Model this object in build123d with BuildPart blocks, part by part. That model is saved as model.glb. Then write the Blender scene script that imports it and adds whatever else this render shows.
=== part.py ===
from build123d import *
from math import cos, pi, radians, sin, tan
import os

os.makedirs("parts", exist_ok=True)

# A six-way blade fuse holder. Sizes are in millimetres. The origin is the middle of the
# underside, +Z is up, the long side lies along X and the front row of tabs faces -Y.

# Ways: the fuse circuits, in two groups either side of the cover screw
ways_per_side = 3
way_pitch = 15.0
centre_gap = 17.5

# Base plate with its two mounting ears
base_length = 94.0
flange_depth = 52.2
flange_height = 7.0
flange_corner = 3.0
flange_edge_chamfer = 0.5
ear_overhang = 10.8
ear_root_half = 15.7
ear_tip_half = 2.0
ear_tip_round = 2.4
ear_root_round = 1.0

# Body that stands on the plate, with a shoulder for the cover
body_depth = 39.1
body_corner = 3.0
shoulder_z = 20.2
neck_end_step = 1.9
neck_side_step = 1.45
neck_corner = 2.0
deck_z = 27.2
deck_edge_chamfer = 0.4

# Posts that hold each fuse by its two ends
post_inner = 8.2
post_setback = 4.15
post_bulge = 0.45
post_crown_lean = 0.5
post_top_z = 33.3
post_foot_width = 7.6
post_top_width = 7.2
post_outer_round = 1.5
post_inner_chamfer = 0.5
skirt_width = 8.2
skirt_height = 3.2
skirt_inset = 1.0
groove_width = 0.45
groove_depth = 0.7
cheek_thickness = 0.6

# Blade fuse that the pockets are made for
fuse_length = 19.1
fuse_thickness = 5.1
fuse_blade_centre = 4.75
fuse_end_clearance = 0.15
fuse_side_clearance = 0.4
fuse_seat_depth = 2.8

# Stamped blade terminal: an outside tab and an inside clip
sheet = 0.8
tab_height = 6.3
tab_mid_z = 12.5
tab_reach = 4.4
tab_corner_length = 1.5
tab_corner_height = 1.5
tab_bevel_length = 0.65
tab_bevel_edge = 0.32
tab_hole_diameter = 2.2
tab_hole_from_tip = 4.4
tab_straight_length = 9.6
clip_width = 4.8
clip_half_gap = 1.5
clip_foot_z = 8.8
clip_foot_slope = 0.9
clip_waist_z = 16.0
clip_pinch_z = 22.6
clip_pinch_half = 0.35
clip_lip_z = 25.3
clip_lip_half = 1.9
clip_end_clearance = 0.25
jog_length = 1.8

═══

| Written instruction |
Write the material out exactly, with nothing left out.

| Solution for this exercise |
Model this object in build123d with BuildPart blocks, part by part. That model is saved as model.glb. Then write the Blender scene script that imports it and adds whatever else this render shows.
=== part.py ===
from build123d import *
from math import cos, pi, radians, sin, tan
import os

os.makedirs("parts", exist_ok=True)

# A six-way blade fuse holder. Sizes are in millimetres. The origin is the middle of the
# underside, +Z is up, the long side lies along X and the front row of tabs faces -Y.

# Ways: the fuse circuits, in two groups either side of the cover screw
ways_per_side = 3
way_pitch = 15.0
centre_gap = 17.5

# Base plate with its two mounting ears
base_length = 94.0
flange_depth = 52.2
flange_height = 7.0
flange_corner = 3.0
flange_edge_chamfer = 0.5
ear_overhang = 10.8
ear_root_half = 15.7
ear_tip_half = 2.0
ear_tip_round = 2.4
ear_root_round = 1.0

# Body that stands on the plate, with a shoulder for the cover
body_depth = 39.1
body_corner = 3.0
shoulder_z = 20.2
neck_end_step = 1.9
neck_side_step = 1.45
neck_corner = 2.0
deck_z = 27.2
deck_edge_chamfer = 0.4

# Posts that hold each fuse by its two ends
post_inner = 8.2
post_setback = 4.15
post_bulge = 0.45
post_crown_lean = 0.5
post_top_z = 33.3
post_foot_width = 7.6
post_top_width = 7.2
post_outer_round = 1.5
post_inner_chamfer = 0.5
skirt_width = 8.2
skirt_height = 3.2
skirt_inset = 1.0
groove_width = 0.45
groove_depth = 0.7
cheek_thickness = 0.6

# Blade fuse that the pockets are made for
fuse_length = 19.1
fuse_thickness = 5.1
fuse_blade_centre = 4.75
fuse_end_clearance = 0.15
fuse_side_clearance = 0.4
fuse_seat_depth = 2.8

# Stamped blade terminal: an outside tab and an inside clip
sheet = 0.8
tab_height = 6.3
tab_mid_z = 12.5
tab_reach = 4.4
tab_corner_length = 1.5
tab_corner_height = 1.5
tab_bevel_length = 0.65
tab_bevel_edge = 0.32
tab_hole_diameter = 2.2
tab_hole_from_tip = 4.4
tab_straight_length = 9.6
clip_width = 4.8
clip_half_gap = 1.5
clip_foot_z = 8.8
clip_foot_slope = 0.9
clip_waist_z = 16.0
clip_pinch_z = 22.6
clip_pinch_half = 0.35
clip_lip_z = 25.3
clip_lip_half = 1.9
clip_end_clearance = 0.25
jog_length = 1.8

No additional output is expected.